Think of it this way. When we use a high-degree polynomial to interpolate a function on equispaced nodes, the polynomial wiggles frantically between the nodes to ensure it passes through them exactly. It has learned the data points perfectly, but it has utterly failed to learn the true, simple curve that generated them. In the language of machine learning, it has memorized the "training data" but fails to "generalize" to new points. The model is too complex for the amount of information it is given; it has high variance.

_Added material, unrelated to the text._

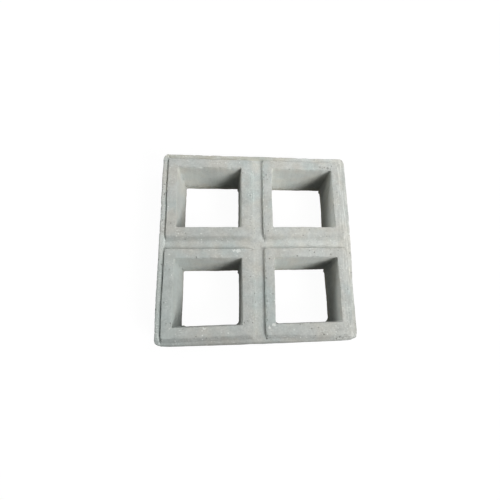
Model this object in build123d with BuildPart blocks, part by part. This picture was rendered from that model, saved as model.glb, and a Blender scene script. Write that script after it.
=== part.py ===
"""Square concrete ventilation block with four openings, cast in one piece.

The block lies on its plain back. Its face carries one raised rim round each opening. The low ground
between the rims is a cross-shaped channel, and round them it is a narrow ledge.
Millimetres, +Z up. The origin is the centre of the back, so X and Y run along the square's sides.
"""
import os
from math import atan2, degrees

from build123d import *

# The block as a whole
BLOCK_SIDE = 200.0  # side of the square
BLOCK_DEPTH = 50.0  # from the back to the top of the rims
BLOCK_CORNER = 6.0  # radius of the four upright corners
LEDGE_ARRIS = 1.5  # softened edge where the ledge meets the sides
BACK_ARRIS = 0.8  # narrow flat on the edges of the back, struck off with a trowel

# The openings narrow towards the back: the draft that lets the mould's cores come out
MOUTH_SIDE = 66.0  # side of the opening on the face
THROAT_SIDE = 59.0  # side of the opening on the back
WALL_CORNER = 1.5  # radius of the opening's four inner corners

# The raised rims, whose flanks slope down to the channel and the ledge
LAND_WIDTH = 9.8  # flat top of a rim, from its opening to its flank
CHANNEL_WIDTH = 13.0  # from the top of one rim to the top of the next
RIM_RELIEF = 4.5  # height of the rims above the channel
RIM_CORNER = 2.5  # radius of the rim top's outer corners
FLANK_RUN = 2.6  # how far a flank leans out on its way down
FLANK_FOOT = 0.8  # radius of the hollow where a flank meets the channel
RIM_ARRIS = 0.9  # softened edges of the rim top, round the land and round the mouth

rim_side = MOUTH_SIDE + 2 * LAND_WIDTH
foot_side = rim_side + 2 * FLANK_RUN
cell_pitch = rim_side + CHANNEL_WIDTH
channel_level = BLOCK_DEPTH - RIM_RELIEF
flank_lean = degrees(atan2(FLANK_RUN, RIM_RELIEF))
wall_draft = degrees(atan2((MOUTH_SIDE - THROAT_SIDE) / 2, BLOCK_DEPTH))
LEVEL_SLACK = 0.01  # room for rounding when heights are compared


def edges_at(part, level):
    """The edges of a part that lie flat at one height."""
    return part.edges().filter_by(lambda e: abs(e.bounding_box().min.Z - level) < LEVEL_SLACK
                                  and abs(e.bounding_box().max.Z - level) < LEVEL_SLACK)


def on_outline(edge):
    """Tell whether an edge runs along the block's own outline, outside every rim."""
    reach = (cell_pitch + foot_side + BLOCK_SIDE) / 4
    return max(abs(edge.center().X), abs(edge.center().Y)) > reach


def climbs_through(shape):
    """Tell whether a face or an edge runs the whole depth of the block, as only those of an opening do."""
    return shape.bounding_box().size.Z > BLOCK_DEPTH - LEVEL_SLACK


with BuildPart() as block:
    # The slab reaches up to the floor of the channel
    with BuildSketch():
        RectangleRounded(BLOCK_SIDE, BLOCK_SIDE, BLOCK_CORNER)
    extrude(amount=channel_level)

    # The rims stand on the slab, and their flanks lean out below the lands
    with BuildSketch(Plane.XY.offset(channel_level)):
        with GridLocations(cell_pitch, cell_pitch, 2, 2):
            RectangleRounded(rim_side, rim_side, RIM_CORNER)
    extrude(amount=RIM_RELIEF)
    flanks = block.faces().filter_by(lambda f: channel_level < f.center().Z < BLOCK_DEPTH - LEVEL_SLACK)
    draft(flanks, Plane.XY.offset(BLOCK_DEPTH), flank_lean)

    # The channel's floor meets the flanks in a hollow and the sides in a softened edge
    floor_edges = edges_at(block, channel_level)
    fillet(floor_edges.filter_by(lambda e: not on_outline(e)), radius=FLANK_FOOT)
    floor_edges = edges_at(block, channel_level)
    fillet(floor_edges.filter_by(on_outline), radius=LEDGE_ARRIS)

    # The openings are cut through straight, then their walls lean in towards the back
    with BuildSketch(Plane.XY.offset(BLOCK_DEPTH)):
        with GridLocations(cell_pitch, cell_pitch, 2, 2):
            Rectangle(MOUTH_SIDE, MOUTH_SIDE)
    extrude(amount=-BLOCK_DEPTH, mode=Mode.SUBTRACT)
    walls = block.faces().filter_by(climbs_through)
    draft(walls, Plane.XY.offset(BLOCK_DEPTH), wall_draft)
    fillet(block.edges().filter_by(climbs_through), radius=WALL_CORNER)

    # The rim tops have softened edges round the land and the mouth, and the back has struck-off ones
    fillet(edges_at(block, BLOCK_DEPTH), radius=RIM_ARRIS)
    chamfer(edges_at(block, 0), length=BACK_ARRIS)

block.part.label = "vent_block"
os.makedirs("parts", exist_ok=True)
export_step(block.part, "parts/vent_block.step")

print("volume cm3:", round(block.part.volume / 1000, 1))
print("box:", block.part.bounding_box())
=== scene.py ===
"""A square concrete ventilation block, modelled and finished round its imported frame.

One quarter of the block is modelled first: a slab with one rim and one opening, cut into small faces.
It is mirrored into the whole block, which is then made as uneven and as worn as a real casting.
Sizes are named in millimetres and turned to metres by one function.
"""
from functools import partial
from math import cos, radians, sin

import bmesh
import bpy
import numpy as np
from bpy.props import FloatProperty, FloatVectorProperty, PointerProperty
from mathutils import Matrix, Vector


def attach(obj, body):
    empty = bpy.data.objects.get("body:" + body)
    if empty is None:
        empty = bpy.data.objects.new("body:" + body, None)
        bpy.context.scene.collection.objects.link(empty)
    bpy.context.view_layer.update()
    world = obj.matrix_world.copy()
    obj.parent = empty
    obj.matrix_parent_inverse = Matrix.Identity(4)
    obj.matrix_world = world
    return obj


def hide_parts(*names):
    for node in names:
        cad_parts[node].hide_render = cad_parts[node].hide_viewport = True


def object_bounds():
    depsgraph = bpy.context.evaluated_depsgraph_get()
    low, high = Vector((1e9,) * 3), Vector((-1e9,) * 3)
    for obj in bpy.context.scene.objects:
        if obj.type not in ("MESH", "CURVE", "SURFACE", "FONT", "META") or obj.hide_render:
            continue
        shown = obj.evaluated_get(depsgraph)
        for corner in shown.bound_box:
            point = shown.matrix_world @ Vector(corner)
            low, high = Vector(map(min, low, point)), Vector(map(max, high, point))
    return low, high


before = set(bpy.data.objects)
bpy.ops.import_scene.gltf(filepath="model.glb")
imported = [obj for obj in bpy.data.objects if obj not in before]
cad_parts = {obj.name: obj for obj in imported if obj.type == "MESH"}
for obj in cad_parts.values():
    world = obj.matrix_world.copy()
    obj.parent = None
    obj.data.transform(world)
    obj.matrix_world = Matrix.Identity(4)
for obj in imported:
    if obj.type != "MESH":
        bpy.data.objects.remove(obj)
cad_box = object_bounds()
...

This is precisely the problem of overfitting. And the cure for Runge's phenomenon—using thoughtfully placed Chebyshev nodes—is analogous to having a smarter data sampling strategy. The struggle between the accuracy of a simple model (like a low-degree polynomial) and a complex one illustrates the fundamental bias-variance tradeoff that lies at the heart of all machine learning. Indeed, the very techniques used to combat overfitting, such as regularization that penalizes model complexity, are modern reincarnations of the C. Lanczos's attempts to tame the wild oscillations of interpolation polynomials decades ago.

And so, our journey comes full circle. We began with a seemingly simple geometric puzzle about fitting curves to points. We discovered that its solution is a vital tool for building the computational infrastructure that powers modern science. We saw it provide a new language for describing the complex mechanisms of our economies. And finally, we found in its limitations a timeless parable that illuminates one of the deepest challenges in our quest to build intelligent machines. The story of minimax interpolation is a testament to the remarkable unity of scientific thought, where the quest for beauty, precision, and understanding in one field can yield unexpected and profound wisdom in another.